Damit betont er einerseits die prozesshafte Komponente von Beteiligung in der Interaktion. Andererseits wird hier auch schon angetönt, wie grundlegend die gemeinsame Beteiligung ist. Später wird dies noch deutlicher, wenn er schlussfolgert, dass die Analyse von Beteiligungsrollen dadurch vertieft werden kann, wenn wir betrachten „how separate parties build meaning and action in concert with each other through their mutual participation“ (Goodwin 2007: 46).
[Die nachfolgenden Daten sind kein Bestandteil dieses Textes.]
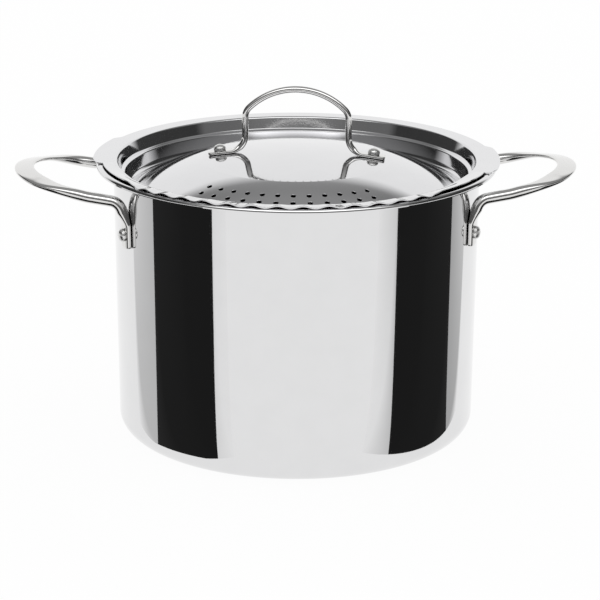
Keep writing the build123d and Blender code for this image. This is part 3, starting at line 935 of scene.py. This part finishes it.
# Camera and stage
CAMERA_TURN = 2.6
CAMERA_RANGE = 1500.0
CAMERA_RISE = 13.849
CAMERA_PITCH = 17.444
CAMERA_ROLL = -0.005
FOCAL_PIXELS = 2267.15
AXIS_PIXEL = 295.834
IMAGE_PIXELS = 600
SOFTBOX_LEVEL = 2.2
ZENITH_LEVEL = 0.35
FLOOR_HALF_SIZE = 6000.0
FLOOR_WHITE_SHARE = 0.95

# Black cards on the floor in front, as the camera sees them. Each has a near and a far end, and a shade
# that fades out beside it. Stops are shares across the card with their levels.
CARD_HEIGHT = 0.6
LEFT_CARD_INNER = ((-75, -130), (-850, -700))
LEFT_CARD_OUTER = ((-118, -74), (-1000, 90))
RIGHT_CARD_INNER = ((92, -121), (900, -484))
RIGHT_CARD_OUTER = ((141, -48), (900, 280))
CARD_SHADES = ((0.0, 0.013), (0.5, 0.015), (1.0, 0.026))
LEFT_CARD_STOPS = ((-0.25, 0.97), (0.0, 0.86)) + CARD_SHADES + ((1.0, 0.60), (1.7, 0.97))
RIGHT_CARD_STOPS = ((-0.35, 0.97), (0.0, 0.66)) + CARD_SHADES + ((1.0, 0.45), (1.5, 0.97))


def to_part(x, y):
    """Floor place seen from the camera's side, in the part's frame."""
    a = radians(CAMERA_TURN)
    return x * cos(a) + y * sin(a), -x * sin(a) + y * cos(a)


def make_camera():
    data = bpy.data.cameras.new("camera")
    camera = bpy.data.objects.new("camera", data)
    bpy.context.scene.collection.objects.link(camera)
    data.sensor_width = 36.0
    data.sensor_fit = "HORIZONTAL"
    data.lens = FOCAL_PIXELS / IMAGE_PIXELS * data.sensor_width
    rise, pitch = radians(CAMERA_RISE), radians(CAMERA_PITCH)
    place = Vector((0, -CAMERA_RANGE * cos(rise), pot_height + CAMERA_RANGE * sin(rise)))
    yaw = -(IMAGE_PIXELS / 2 - AXIS_PIXEL) / FOCAL_PIXELS
    matrix = (Matrix.Rotation(yaw, 4, "Z") @ Matrix.Rotation(pi / 2 - pitch, 4, "X")
              @ Matrix.Rotation(-CAMERA_ROLL, 4, "Z"))
    matrix = Matrix.Translation(place * MM) @ matrix
    camera.matrix_world = Matrix.Rotation(-radians(CAMERA_TURN), 4, "Z") @ matrix
    data.clip_start, data.clip_end = 0.05, 50
    bpy.context.scene.camera = camera


def reflection_only(obj):
    obj.visible_camera = False
    obj.visible_diffuse = False
    obj.visible_transmission = False
    obj.visible_volume_scatter = False
    obj.visible_shadow = False


def card(name, inner, outer, stops):
    """Card lying on the floor between two straight edges, seen only in reflections. stops are its places
    and levels across."""
    verts, shades, faces = [], [], []
    for (ax, ay), (bx, by) in zip(inner, outer):
        for share, level in stops:
            x, y = to_part(ax + (bx - ax) * share, ay + (by - ay) * share)
            verts.append((x * MM, y * MM, CARD_HEIGHT * MM))
            shades.append(level)
    count = len(stops)
    for i in range(count - 1):
        if stops[i][0] < stops[i + 1][0]:
            faces.append((i, i + 1, i + 1 + count, i + count))
    mesh = bpy.data.meshes.new(name)
    mesh.from_pydata(verts, [], faces)
    layer = mesh.color_attributes.new("shade", "FLOAT_COLOR", "POINT")
    for item, level in zip(layer.data, shades):
        item.color = (level, level, level, 1)
    obj = bpy.data.objects.new(name, mesh)
    bpy.context.scene.collection.objects.link(obj)
    mesh.materials.append(glow(name + "_glow", "shade"))
    reflection_only(obj)
    return obj


def make_stage():
    size = FLOOR_HALF_SIZE * MM
    mesh = bpy.data.meshes.new("floor")
    mesh.from_pydata([(-size, -size, 0), (size, -size, 0), (size, size, 0), (-size, size, 0)], [],
                     [(0, 1, 2, 3)])
    floor = bpy.data.objects.new("floor", mesh)
    bpy.context.scene.collection.objects.link(floor)
    mesh.materials.append(floor_material())
    card("card_left", LEFT_CARD_INNER, LEFT_CARD_OUTER, LEFT_CARD_STOPS)
    card("card_right", RIGHT_CARD_INNER, RIGHT_CARD_OUTER, RIGHT_CARD_STOPS)
    make_world()


def ramp(nodes, links, source, stops, peak=1.0):
    """Grey ramp over a value, from places between 0 and 1. Levels come out as shares of the peak."""
    node = nodes.new("ShaderNodeValToRGB")
    elements = node.color_ramp.elements
    while len(elements) < len(stops):
        elements.new(0.5)
    for element, (place, level) in zip(elements, stops):
        element.position = place
        element.color = (level / peak, level / peak, level / peak, 1)
    links.new(source, node.inputs[0])
    return node.outputs["Color"]


def background(nodes, level):
    node = nodes.new("ShaderNodeBackground")
    node.inputs["Color"].default_value = (level, level, level, 1)
    return node


def make_world():
    """White for the camera, plain soft light, and the studio that the polished steel mirrors: a white
    backdrop low behind, a grey ceiling, a softbox high in front, and dark sides."""
    world = bpy.data.worlds.new("studio")
    bpy.context.scene.world = world
    world.use_nodes = True
    nodes, links = world.node_tree.nodes, world.node_tree.links
    nodes.clear()
    out = nodes.new("ShaderNodeOutputWorld")
    path = nodes.new("ShaderNodeLightPath")
    coord = nodes.new("ShaderNodeTexCoord")
    split = nodes.new("ShaderNodeSeparateXYZ")
    links.new(coord.outputs["Generated"], split.inputs[0])
    rise = split.outputs["Z"]
    behind = nodes.new("ShaderNodeVectorMath")
    behind.operation = "DOT_PRODUCT"
    behind.inputs[1].default_value = (sin(radians(CAMERA_TURN)), cos(radians(CAMERA_TURN)), 0)
    links.new(coord.outputs["Generated"], behind.inputs[0])
    shift = nodes.new("ShaderNodeMath")
    shift.operation = "MULTIPLY_ADD"
    shift.inputs[1].default_value = 0.5
    shift.inputs[2].default_value = 0.5
    links.new(behind.outputs["Value"], shift.inputs[0])
    place = shift.outputs[0]
    peak = SOFTBOX_LEVEL
    back = ramp(nodes, links, rise, [(0.0, 1.0), (0.57, 1.0), (0.67, 0.33), (1.0, ZENITH_LEVEL)], peak)
    side = ramp(nodes, links, rise, [(0.0, 0.05), (0.5, 0.035), (0.8, 0.30), (1.0, ZENITH_LEVEL)], peak)
    front = ramp(nodes, links, rise, [(0.0, 0.10), (0.35, 0.16), (0.52, 0.62), (0.60, 0.30), (0.66, peak),
                                      (0.86, peak), (0.92, 0.3), (1.0, ZENITH_LEVEL)], peak)
    to_back = ramp(nodes, links, place, [(0.0, 0), (0.80, 0), (0.87, 1), (1.0, 1)])
    to_front = ramp(nodes, links, place, [(0.0, 1), (0.30, 1), (0.35, 0), (1.0, 0)])
    colours = [side]
    for share, colour in ((to_back, back), (to_front, front)):
        mix = nodes.new("ShaderNodeMix")
        mix.data_type = "RGBA"
        links.new(share, mix.inputs["Factor"])
        links.new(colours[-1], mix.inputs["A"])
        links.new(colour, mix.inputs["B"])
        colours.append(mix.outputs["Result"])
    seen = background(nodes, 1)
    seen.inputs["Strength"].default_value = peak
    links.new(colours[-1], seen.inputs["Color"])
    shader = background(nodes, 1.0).outputs[0]
    for ray, source in (("Is Glossy Ray", seen), ("Is Camera Ray", background(nodes, 1))):
        mix = nodes.new("ShaderNodeMixShader")
        links.new(path.outputs[ray], mix.inputs[0])
        links.new(shader, mix.inputs[1])
        links.new(source.outputs[0], mix.inputs[2])
        shader = mix.outputs[0]
    links.new(shader, out.inputs[0])


# The object
mirror_steel = steel("steel_mirror", (0.76, 0.76, 0.765), 0.03, 0.3, 0.02, 0.02)
rod_steel = steel("steel_rod", (0.74, 0.735, 0.725), 0.09, 0.25, 0.05, 0.02)
rivet_steel = steel("steel_rivet", (0.80, 0.80, 0.79), 0.32, 0.25, 0.05, 0.02)
lid_steel = steel("steel_lid", (0.73, 0.73, 0.74), 0.07, 0.3, 0.08, 0.03)
base_steel = steel("steel_base", (0.66, 0.66, 0.665), 0.28, 0.25, 0.3, 0.03)
aluminium = steel("aluminium_core", (0.72, 0.73, 0.74), 0.35, 0.2, 0.2, 0.02)


def dress(piece, node, body, material):
    piece.data.materials.clear()
    piece.data.materials.append(material)
    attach(piece, body)
    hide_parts(node)


dress(make_pot_body(), "pot_body", "pot", mirror_steel)
dress(make_base_cap(), "base_cap", "pot", base_steel)
for side_name, side in (("left", -1), ("right", 1)):
    dress(make_side_handle(side_name + "_handle_rod", side), side_name + "_handle", "pot",
          rod_steel)
    for leg_name, leg in (("front", -1), ("rear", 1)):
        dress(make_handle_rivet(f"{side_name}_handle_{leg_name}_rivet_head", side, leg),
              f"{side_name}_handle_{leg_name}_rivet", "pot", rivet_steel)
    dress(make_lid_rivet(f"lid_handle_{side_name}_rivet_head", side), f"lid_handle_{side_name}_rivet",
          "lid", rivet_steel)
dress(make_lid(), "straining_lid", "lid", lid_steel)
dress(make_lid_handle(), "lid_handle", "lid", rod_steel)
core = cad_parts["base_core"]
core.data.materials.clear()
core.data.materials.append(aluminium)

make_camera()
make_stage()
bpy.context.scene.view_settings.view_transform = "Standard"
Gemäss Schwitalla (1993: 74) soll hingegen nur dann von gemeinsamem Sprechen die Rede sein, wenn durch die sprachlichen Aktivitäten Kooperation, Konsens sowie eine positive Einstellung zu Gesprächsteilnehmenden ausgedrückt wird. Dies ist der Fall bei der Ko-Konstruktion von Erzählungen, bei der demonstrativen, redebegleitenden Äusserung von Identifikation mit einer anderen Person sowie beim kollektiven Sprechen (vgl. Schwitalla 1993: 72ff.). Das gemeinsame Sprechen wird dem blossem Miteinandersprechen gegenübergestellt, welches beispielsweise bei kooperativen Sprachhandlungen wie helfenden Formulierungsaktivitäten auftritt, die zwar die Involvierung der Gesprächsteilnehmenden demonstrieren, jedoch nicht eine geteilte Einstellung ausdrücken müssen (vgl. Schwitalla 1993: 74).
Der Ausdruck von Kooperation in der Interaktion wird durch Begriffe wie Ko-Konstruktion und alignment gefasst und ist v.a. in Bezug auf Erzählungen schon vielfach in der Forschung hervorgehoben worden (vgl. z.B. Goodwin 1986; Lerner 1992; Mandelbaum 2013; Stivers 2008). Die redebegleitende Demonstration von Gemeinsamkeit kann sich durch wörtliche Wiederholungen, Vervollständigungen, Ergänzungen, Paraphrasen, prosodische Angleichungen sowie bestätigende Rezeptionssignale äussern (vgl. Kangasharju 1996: 292; Schwitalla 1993: 75ff.).
Insbesondere in Mehrparteieninteraktionen können Gesprächsteilnehmende zu kleineren Gruppen und Koalitionen zusammenfinden und dies auf unterschiedliche Weise sprachlich aufzeigen.6 Bei der Diskussion von Koalitionen ist insbesondere die kollektive Beteiligung (oder das kollektive Sprechen bei Schwitalla) von Interesse, worunter Schwitalla (1993: 83) Gesprächssequenzen fasst,
in denen zwei oder mehr Sprecher ungefähr gleich verteilt, simultan oder nacheinander dieselben Sprechakte (sprachliche Aktivitäten) hervorbringen, die die gleiche Überzeugung, ein gutes Einvernehmen oder gleiche Einstellung und gleiches Gefühl ausdrücken.